I have 2 sorts of worms that I have noticed. I have Night Crawler worms and Compost worms. Both behave differently and help us on the homestead. The Night Crawler (Lumbricus Terrestris) is the one you catch at night after a rain. They are long and slimy.

The Night Crawler eats soil full of dead microorganisms and then deposit the worm castings at the top of the soil. They are so polite to get the castings right where you need them! They burrow down a few feet really working the soil for your plant roots. I mulch my garden with a lot of leaves and these worms love eating leaves. They also like eating cardboard and newspaper, so I use them as weed barrier under my leaves.

Compost worms come in 4 main species. I don’t exactly know which I have, but I do know they really like rabbit manure. These guys don’t really dig down far but rather dig through manure and compost mixes. They also seem to enjoy eating mushroom mycelium and leaf mulch. These guys come and go: they seem to be picky about what they eat. One day I turn a pile of rabbit manure finding hundreds of them and 3 days later, they are gone.  These compost worms make fast work of converting manure to worm castings.

Worms 02

The compost worms can also help break down kitchen waste. Really, all you need is a container with a lid. Add compost worm friendly matter like banana peels, egg shells, potato peels, carrot peels, coffee and tea grounds, napkins and newspaper, and they are happy.  The more compost worms you have, the faster they can turn this waste into worm castings. Don’t try this with night crawlers; they just don’t eat this type of waste. They would much rather eat soil.

I also love my worms because they help supplement my chicken and fish feed. My chickens love to till up the compost heap and pick out worms. Worms are great feed and entertainment for the chickens. I laugh until it hurts to see all the chickens chase after one that has that prized worm hanging out of its mouth. My fish also appreciate the worms; it’s a healthy and natural way to feed them!

The best way to collect worms easily is to just place some boards on the floor and in a day or two I can just pick the board up to find the hiding worms. If I need a faster method, I poke a stick into the ground then use my vibrating sander against it so the pole vibrates. This brings any worms in the area up for picking and I don’t have to dig up my ground.

So, I hope you understand how much worms help us and why I love my worms so much. If your crops aren’t doing so well, you probably have a worm deficiency.  Remedy this by mulching and feeding the worms.  Your plants will be all the better for it.  Stay away from any synthetics or additives that may kill your worms.  It will set you back months or years. Worms are sustainable; buying fertilizers is not.



5 thoughts on “Why I love the Worms in the Garden

  1. I’m starting a new garden space this spring. I grew some greens, lettuce and cabbage on part of it over winter. Much of it has little organic matter in the soil yet. What worms would your suggest putting in (and how) to get things started? I’m also building a compost pile so I’d guess some red wigglers would work there? The board on the ground idea won’t work in E. Texas because of the invasive red ants that abound. Thanks for your article.

    1. Hello Paul!
      I’m glad to hear that the cooler weather didn’t keep you from growing your greens. I really like the red wigglers because they will consume all that decaying matter from your decaying greens and roots. I think they will work fine for you. If you just keep planting and give it time the right worms will just show up. Plant heavy so you don’t see your soil.

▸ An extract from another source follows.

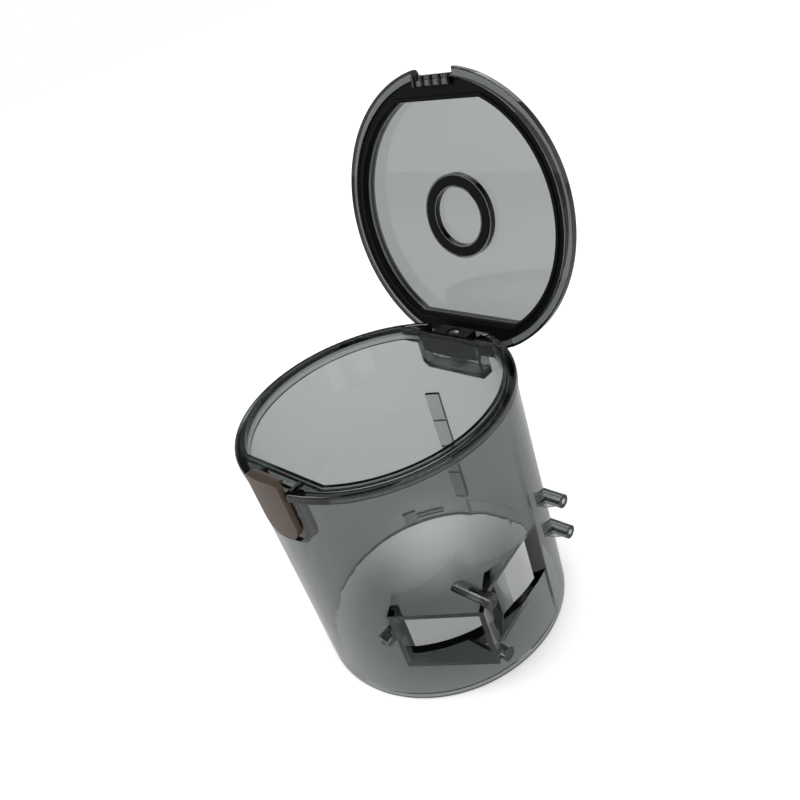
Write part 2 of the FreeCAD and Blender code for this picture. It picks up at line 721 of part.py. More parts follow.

      The compost pile will also bring the worms at least in my experience. Somehow nature just knows what it needs. I have bought worms on 2 occasions and I think they all died so I gave up on buying them.

      Worms aren’t cheap to buy and I think they are used to the more sterile environment of temperature controlled worm buildings.

      Keeping the soil protected, mulched and covering your compost piles so they stay moist with a breathable fabric should let your native worms go to work.

      I don’t really know what to do about your ants but I hear corn meal will eventually kill them.

      Thanks for reading and good luck with the worms!

    1. Hello Pearl,
      I read the article and probably am not the right person to ask about this. I grow on less than an acre so I don’t have any reason to use heavy equipment.

      My thoughts are keep the heavy equipment off the fields and there isn’t any reason to sub soil. Some of my neighbor friends sub soil till every year but they have terrible earth. Acres of land and you probably wouldn’t find a worm to fish with. Then again, they could obviously be doing something wrong.

      Personally, if I had a large field I would first cover it with trees, shrubs and useful plants. I could guarantee that the worms would show up and I wouldn’t have to disturb the soil at all. But then again, I would never try and grow a mono crop and that is most likely the case the article was written for.

      Sorry if I didn’t answer your question but if you want to build soil just look to nature. Take a walk in the woods we really should replicate nature.

      Tanks for reading, Rich

      1. I don’t have any use for what they were doing either, I accidentally got on that site from a random link, then looked to see what else they did. My comment here was just “wow, they got all those worms, and they said it didn’t do any good.” they look at the world WAY differently than I do.